Not only do energy efficiency measures save public dollars, he said, but they help make businesses more competitive and improve the environment. “If you wrap your mind around that, you have a product to sell,” he said. “A product to sell to the mayor you work for or the city council that passes the budget.”
He said local officials need to think creatively about how to leverage funding from private sources and be willing to commit public money as well, even if it means dipping into their own diminished government coffers, to fund energy-saving programs.
He said that existing achievements in energy efficiency, spurred by the federal stimulus law, should serve as a “justification for investing some of our own state and local monies.” He also suggested putting fresh pressure on utilities to fund conservation and efficiency initiatives and “even create effectively additional taxing authority… to pay for the kinds of investments that your communities need.”

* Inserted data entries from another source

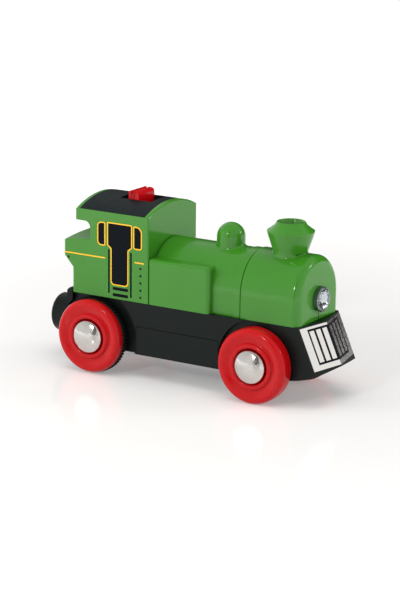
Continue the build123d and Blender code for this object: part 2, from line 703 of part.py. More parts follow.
def cover():
    """Battery cover: tray under the cell with the lower half of both skirts."""
    solid = cover_opening(0) & slab(rear_x, front_x, skirt_half, keel_z, seam_z)
    for side in (-1, 1):
        y0, y1 = sorted((side * (skirt_half - floor_t), side * skirt_half))
        solid += block(cover_x0, cover_x1, y0, y1, keel_z, seam_z - slide_gap)
    sx, sy = cover_screw
    solid += rod_z(sx, sy, cover_boss_r, keel_z, keel_z + 2.1)
    solid -= rod_z(sx, sy, screw_head_r + run_gap, keel_z - 1, keel_z + 1.2)
    solid -= rod_z(sx, sy, screw_r + run_gap, keel_z, keel_z + 3)
    save("battery_cover", solid)
    head = rod_z(sx, sy, screw_head_r, keel_z + 0.1, keel_z + 1.15)
    cross = Pos(sx, sy, keel_z) * (slab(-0.25, 0.25, 1.2, 0, 0.6) + slab(-1.2, 1.2, 0.25, 0, 0.6))
    save("cover_screw", head - cross + rod_z(sx, sy, screw_r, keel_z + 1.15, keel_z + 8.5))


# ---- wheels, tyres, axles and caps ---------------------------------------------------------
def rim_outline():
    """Outer face of a wheel, from the tread inwards to the cap's recess."""
    out = wheel_out
    shoulder = arc_points((tread_out, wheel_r - shoulder_r), shoulder_r, 1, 0, 8)
    ring_r, ring_mid = 0.8, cap_r + 1.1
    ring = arc_points((out - ring_r, ring_mid), ring_r, 1, -1, 10)
    dish = [(out - 0.25, wheel_r - shoulder_r - 1.2), (out - 0.85, ring_mid + 1.5)]
    dish += [(out - 0.95, ring_mid + ring_r)]
    step = out - cap_rim + 0.25
    recess = [(step, ring_mid - ring_r), (step, cap_r + 0.06), (out - cap_rim, cap_r + 0.05)]
    return shoulder + dish + ring + recess + [(out - cap_rim, axle_r)]


def wheel_set(name, at, tyred):
    for side, hand in ((1, "left"), (-1, "right")):
        if tyred:
            seat, lip = tyre_r - tyre_t, 0.35
            back = [
                (wheel_in, axle_r),
                (wheel_in, seat + 0.7),
                (wheel_in + lip, seat + 0.7),
                (wheel_in + lip, seat),
                (wheel_in + lip + tyre_w, seat),
                (wheel_in + lip + tyre_w, wheel_r),
            ]
            tyre_in, tyre_out = wheel_in + lip, wheel_in + lip + tyre_w
            ring = [(tyre_in, seat), (tyre_in, tyre_r - 0.35), (tyre_in + 0.3, tyre_r - 0.1)]
            ring += [(tyre_out, tyre_r - 0.1), (tyre_out, seat)]
            tyre = turned(ring, at, 1)
            ribs, rib_w = [], tyre_w - 0.35
            for k in range(tyre_ribs):
                turn = 2 * pi * k / tyre_ribs
                x, z = at[0] + (tyre_r - 0.25) * cos(turn), at[1] + (tyre_r - 0.25) * sin(turn)
                rib = Rot(0, -360 * k / tyre_ribs, 0) * Box(0.5, rib_w, 0.55)
                ribs.append(Pos(x, tyre_out - rib_w / 2, z) * rib)
            tyre = tyre + ribs
            tyre &= rod_y(*at, tyre_r, tyre_in, tyre_out)
            save(f"{name}_tyre_{hand}", tyre if side > 0 else mirror(tyre, about=Plane.XZ))
        else:
            back = [(wheel_in, axle_r), (wheel_in, wheel_r - 0.5), (wheel_in + 0.5, wheel_r)]
        save(f"{name}_wheel_{hand}", turned(back + rim_outline(), at, side))
        ball_r = (cap_r**2 + cap_dome**2) / (2 * cap_dome)
        base = wheel_out - cap_rim
        rim_y = base + cap_rim + 0.25
        edge = [(base, 0), (base, cap_r), (rim_y, cap_r)]
        climb = 10
        for i in range(1, climb):
            r = cap_r * (1 - i / climb)
            edge.append((rim_y + cap_dome - ball_r + sqrt(ball_r**2 - r**2), r))
        edge.append((rim_y + cap_dome, 0))
        save(f"{name}_cap_{hand}", turned(edge, at, side))
    save(f"{name}_axle", rod_y(*at, axle_r, cap_rim - wheel_out, wheel_out - cap_rim))


# ---- drive ---------------------------------------------------------------------------------
def drive():
    hub = axle_r + 0.9
    low = gear(axle_teeth, axle_at, layer_a, second_at, False, axle_r)
    low += rod_y(*axle_at, hub, layer_a - gear_gap / 2, layer_a) - rod_y(*axle_at, axle_r, 0, plate_out)
    save("axle_gear", low)
    spans = (layer_a - 0.1, plate_out - plate_t - 0.1)
    for name, at, small, big, ys, yb, small_to, big_to in (
        ("second_gear", second_at, second_small, second_big, layer_a, layer_b, axle_at, first_at),
        ("first_gear", first_at, first_small, first_big, layer_b, layer_c, second_at, motor_at),
    ):
        wheel = gear(small, at, ys, small_to, True) + gear(big, at, yb, big_to, False)
        wheel += rod_y(*at, gear_hub_r, *spans)
        save(name, wheel - rod_y(*at, pin_r + run_gap, 0, frame_half))
    pins = [rod_y(*at, pin_r, plate_in, plate_out) for at in (second_at, first_at)]
    save("gear_pins", Compound(pins))
    save("motor_pinion", gear(pinion_teeth, motor_at, layer_c, first_at, True, 0.5))
    save("motor_shaft", rod_y(*motor_at, 0.5, motor_front - 2, layer_c + gear_t))


def gearbox():
    """Frame of two plates joined by posts; it carries the gear pins and the motor."""
    big_r = pitch_r(first_big) + 0.9 * module
    x0, x1 = first_at[0] - big_r - 2.0, motor_at[0] + 5.0
    low_z, mid_z, high_z = keel_z + floor_t + 0.05, cell_z + cell_r + cell_gap, first_at[1] + big_r + 0.6
    knee = contact_x + 0.1
    outline = [(x0, low_z), (knee, low_z), (knee, mid_z), (x1, mid_z), (x1, high_z), (x0, high_z)]
    solid = plate_y(outline, plate_in, plate_in + plate_t)
    solid += plate_y(outline, plate_out - plate_t, plate_out)
    posts = [(x0 + 1.2, high_z - 1.2), (x1 - 1.2, high_z - 1.2), (x1 - 1.2, mid_z + 1.3)]
    for post in posts:
        solid += rod_y(*post, 1.1, plate_in, plate_out)
    for at in (second_at, first_at):
        solid -= rod_y(*at, pin_r, 0, frame_half)
    solid -= rod_y(*axle_at, axle_r + 0.1, 0, frame_half)
    solid -= rod_y(*motor_at, 2.0 + seat_gap, 0, plate_in + plate_t)
    save("gearbox_frame", solid)


def motor():
    x, z = motor_at
    flats = block(x - 9, x + 9, motor_rear, motor_front, z - motor_half_z, z + motor_half_z)
    can = rod_y(x, z, motor_half_x, motor_rear + 1.2, motor_front) & flats
    boss = rod_y(x, z, 2.0, motor_front, plate_in + plate_t)
    bore = rod_y(x, z, 0.5 + run_gap, motor_front - 2.5, plate_out)
    save("motor_can", can + boss - bore)
    save("motor_end_cap", rod_y(x, z, motor_half_x - 0.2, motor_rear, motor_rear + 1.2) & flats)
    tabs = [block(x + d - 0.6, x + d + 0.6, motor_rear - 0.8, motor_rear, z, z + 2) for d in (-2.6, 2.6)]
    save("motor_terminals", Compound(tabs))
    strap = block(x - 1.7, x + 1.7, motor_rear - 0.45, plate_in, z + motor_half_z, z + motor_half_z + 0.5)
    strap += block(x - 1.4, x + 1.4, motor_rear - 0.45, motor_rear, z + 1, z + motor_half_z)
    save("motor_strap", strap)


def leads():
    """Lead wires from the board to the motor, the cell contacts and the lamp."""
    r, bend = 0.4, 2.0
    x, z = motor_at
    start_x = board_x1 - 1.6
    run_z = boiler_axis_z + boiler_r - shell_wall - 2.2
    side_y = motor_rear - 0.4
    wires = []
    for d in (-2.6, 2.6):
        inner_y = side_y + 2.6
        start, turn = (x + d, side_y, z + 2), (x + d, side_y, z + 8)
        wires.append([start, turn, (x + d, inner_y, z + 13), (x + d, inner_y, board_z)])
    contact_mid, edge_x, tab_top = wall_rear + contact_t / 2, board_x0 + 0.8, cell_z + cell_r + cell_gap
    wires.append([(contact_mid, -2.8, tab_top), (edge_x, -2.8, tab_top + 4), (edge_x, -2.8, board_z)])
    tab_x, tab_z, lead_y = wall_front - contact_t / 2, cell_z + cell_r + cell_gap + 1.25, -4.6
    route = [(start_x, board_z), (start_x, run_z), (tab_x, run_z), (tab_x, tab_z)]
    wires.append([(x, lead_y, z) for x, z in route])
    led_x = face_x - 4.5
    for y in (-0.8, 0.8):
        route = [(start_x, board_z), (start_x, run_z), (led_x, run_z), (led_x, lamp_z + 2.2)]
        wires.append([(x, y, z) for x, z in route])
    save("lead_wires", Compound([smooth_wire(w, r, bend) for w in wires]))


# ---- coupling ------------------------------------------------------------------------------
def coupling():
    cup_x = pole_x + coupler_len
    cup = rod_x(0, coupler_z, coupler_r, pole_x, cup_x)
    cup = fillet(cup.edges().filter_by(GeomType.CIRCLE), 0.6)
    neck_r = 3.6
    cup += rod_x(0, coupler_z, neck_r, cup_x - 1, beam_x)
    cup += rod_x(0, coupler_z, 2.0, beam_x, bunker_x)
    cup -= rod_x(0, coupler_z, magnet_r + seat_gap, pole_x - 1, pole_x + magnet_t)
    cup -= rod_x(0, coupler_z, axle_r, pole_x, pole_x + magnet_t + 4)
    save("coupling_cup", cup)
    ring = rod_x(0, coupler_z, magnet_r, pole_x, pole_x + magnet_t)
    save("coupling_magnet", ring - rod_x(0, coupler_z, axle_r, pole_x - 1, pole_x + magnet_t + 1)
         - rod_x(0, coupler_z, 1.8, pole_x - 1, pole_x + 0.5))
    rivet = rod_x(0, coupler_z, axle_r, pole_x + 0.5, pole_x + magnet_t + 3.5)
    save("coupling_rivet", rivet + rod_x(0, coupler_z, 1.75, pole_x + 0.05, pole_x + 0.5))


shell()
roof_panel()
switch()
board()
chimney()
headlamp()
chassis()
shell_screw_group()
foil_labels()
power()
cover()
wheel_set("rear", axle_at, True)
wheel_set("front", (front_x, wheel_r), False)
drive()
gearbox()
motor()
leads()
coupling()
print("axis shift", round(-mid_x, 4), "rear axle", round(rear_x - mid_x, 4), axle_at[1])
for label, at in (("second", second_at), ("first", first_at), ("motor", motor_at)):
    print(label, round(at[0] - mid_x, 4), round(at[1], 4))
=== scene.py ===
"""Battery engine for wooden track: finishes, print, wheels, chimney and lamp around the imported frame."""

import json
import math

import bmesh
import bpy
from mathutils import Matrix, Vector


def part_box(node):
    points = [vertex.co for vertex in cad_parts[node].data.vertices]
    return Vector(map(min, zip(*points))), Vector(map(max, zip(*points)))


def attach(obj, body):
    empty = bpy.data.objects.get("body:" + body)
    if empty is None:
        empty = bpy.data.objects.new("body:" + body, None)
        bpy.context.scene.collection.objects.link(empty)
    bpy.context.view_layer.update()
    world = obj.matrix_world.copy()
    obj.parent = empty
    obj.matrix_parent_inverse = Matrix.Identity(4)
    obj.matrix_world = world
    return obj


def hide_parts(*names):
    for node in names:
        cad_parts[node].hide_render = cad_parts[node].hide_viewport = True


MM = 0.001
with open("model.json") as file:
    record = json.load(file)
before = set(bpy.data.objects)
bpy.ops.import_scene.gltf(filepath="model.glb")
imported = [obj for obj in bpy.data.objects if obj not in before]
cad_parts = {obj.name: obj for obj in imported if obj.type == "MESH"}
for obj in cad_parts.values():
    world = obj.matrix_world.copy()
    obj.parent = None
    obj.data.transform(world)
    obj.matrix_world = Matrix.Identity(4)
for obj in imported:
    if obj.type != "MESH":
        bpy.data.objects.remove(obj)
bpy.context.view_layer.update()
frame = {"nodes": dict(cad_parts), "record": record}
nodes = frame["nodes"]


# ---- places read from the frame ---------------------------------------------------------------
def low(node):
    """Lowest x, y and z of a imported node, in millimetres."""
    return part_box(node)[0] / MM


def high(node):
    """Highest x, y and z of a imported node, in millimetres."""
    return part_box(node)[1] / MM


SIDE_Y = high("body_shell").y
PANEL_BORDER = 1.35  # the roof panel stops this far short of the cab front
CAB_X = high("roof_panel").x + PANEL_BORDER


# ---- small makers -----------------------------------------------------------------------------
def linear(code):
    """An sRGB hex colour as the linear values that shaders take."""
    parts = [int(code[i : i + 2], 16) / 255 for i in (1, 3, 5)]
    return tuple([c / 12.92 if c <= 0.04045 else ((c + 0.055) / 1.055) ** 2.4 for c in parts] + [1.0])


def add(tree, kind, links=None, **settings):
    """One node with its settings and its links; a key of links or of inputs is a socket's name or number."""
    node = tree.nodes.new(kind)
    inputs = settings.pop("inputs", {})
    for name, value in settings.items():
        setattr(node, name, value)
    for name, value in inputs.items():
        node.inputs[name].default_value = value
    for name, source in (links or {}).items():
        tree.links.new(source, node.inputs[name])
    return node


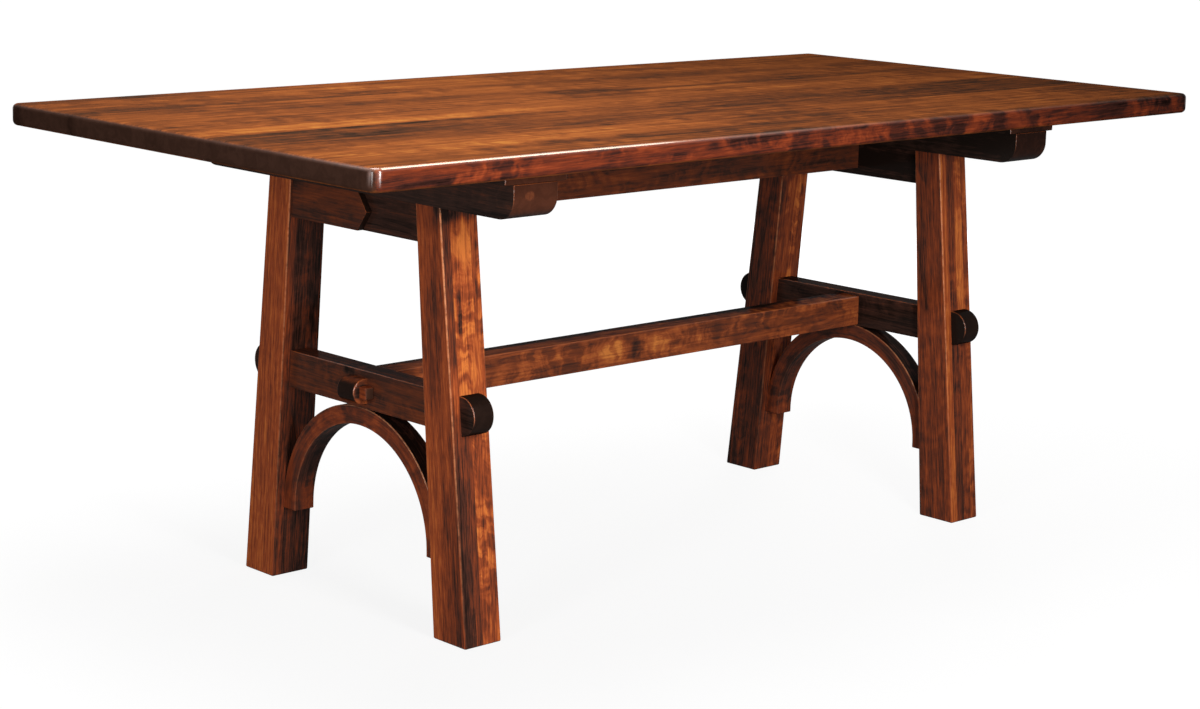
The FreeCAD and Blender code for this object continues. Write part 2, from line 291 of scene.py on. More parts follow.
def make_fibres():
    """Streaks along the grain, fine, narrow and broad, and short dark pores."""
    w, given, result = new_group(
        "fibre_streaks",
        [("Vector", VECTOR, None)],
        [("Fibre", FLOAT), ("Line", FLOAT), ("Streak", FLOAT), ("Pores", FLOAT)],
    )
    fine = w.noise(given["Vector"], (34.0, 560.0, 560.0), 3.0, 0.6)
    narrow = w.noise(given["Vector"], (6.5, 250.0, 250.0), 2.0, 0.55)
    broad = w.noise(given["Vector"], (2.4, 66.0, 66.0), 3.0, 0.6, 0.3)
    pore = w.noise(given["Vector"], (75.0, 1500.0, 1500.0), 1.0)
    w.feed(result["Fibre"], w.swing(fine))
    w.feed(result["Line"], w.swing(narrow))
    w.feed(result["Streak"], w.swing(broad))
    w.feed(result["Pores"], w.ease(pore, 0.66, 0.76))


def make_curl():
    """Broken bands across the grain, as in curly maple, which come and go along the board."""
    w, given, result = new_group(
        "curl_figure",
        [("Vector", VECTOR, None), ("Bands", FLOAT, 60.0)],
        [("Curl", FLOAT)],
    )
    sway = w.math("SUBTRACT", w.noise(given["Vector"], (9.0, 30.0, 30.0), 3.0, 0.6), 0.5)
    bent = w.vector("ADD", given["Vector"], w.joined(X=w.math("MULTIPLY", sway, 0.06)))
    bands = w.noise(bent, w.joined(X=given["Bands"], Y=15.0, Z=15.0), 3.0, 0.6)
    where = w.noise(given["Vector"], (6.0, 26.0, 26.0), 2.0)
    w.feed(result["Curl"], w.math("MULTIPLY", w.swing(bands, 0.17), w.ease(where, 0.38, 0.60)))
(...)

He noted that the falling price of natural gas provides an opening to leverage new fees that could fund such programs. “Those costs are coming down,” he said. “This is a great time to be having a reasonable discussion with your state legislators about how to use that lower price as a vehicle for funding–by adding a slight additional charge–some of the things you need to get done in your communities.”
He noted that when he was mayor of Stamford, Connecticut’s high energy costs were always a top issue for businesses that he was either trying to lure to his city or to keep from leaving.
Creating a more competitive business environment “does not mean you have to become a bigger polluter. In fact, it means just the opposite.”
Malloy said he was invited to speak at the summit by Energy Secretary Steven Chu. He said he saw it as an opportunity to strengthen his relationship with the federal energy officials, as well as to address an issue he feels passionately about. He told the group that he hasn’t been able to focus on environmental and energy issues as much as he’d hoped, because he’s been consumed with hashing out a budget agreement.
But he said he remains committed to his pledge to reduce energy consumption in Connecticut by 15 percent. And he said he wants to make the state No. 1 in energy efficiency. The state now ranks 8th on that measure.
“I’ve told Dan Esty, my new commissioner, that it’s his job to give me a plan to do that,” he said.
Asked about his approach to renewable energy sources, Malloy said he didn’t feel the need to “prove every technology in America” and would look at each new source through a “matrix” that factored in job creation and cost.
So, for example, he said, fuel cell technology looks more appealing than solar energy. The former, he noted, is largely based on the use of natural gas, which doesn’t diversify the state’s energy portfolio.
But, he said, “it’s a very efficient way to make energy and the technology is getting better and better all the time.” He said solar “is interesting,” but it “doesn’t produce a whole lot of jobs, except installation jobs, in my community, unless I get people starting to make the products in my state.”
His other main factor in evaluating renewable energy sources, he said, would be the price of that producing that energy.
“Investing in something that’s going to produce energy at 25 cents or 30 cents per kilowatt is not a technology that I’m particularly interested in,” he said. But “something that comes relatively close to our current effective cost … that’s a technology that I’d like to play a role in using, capturing, and proving.”
In response to a question about how officials in other states could fight raids on public benefit funds for conservation, Malloy joked that they should elect him governor. That quip, in turn, prompted one participant to whisper that he must be thinking about a presidential run.
Asked about his decision to combine Connecticut’s environment and energy departments, he said, “I need an agency that links protection of the environment with energy efficiency and cost.”
Ten years ago, he said, people might have been upset with his emphasis on lower costs, “because assumption would be if you lower costs, more energy is going to get used.” But, he added, “I think we can change that dynamic and I tend to prove we can change that dynamic.”
Malloy told the group said that before his speech began, he’d joked to an attendee that if he were president, he’d put the federal departments of energy and environment together. “Now I may be wrong about that and other people can decide,” he said, “but on a long term basis, I think these things have to be together.”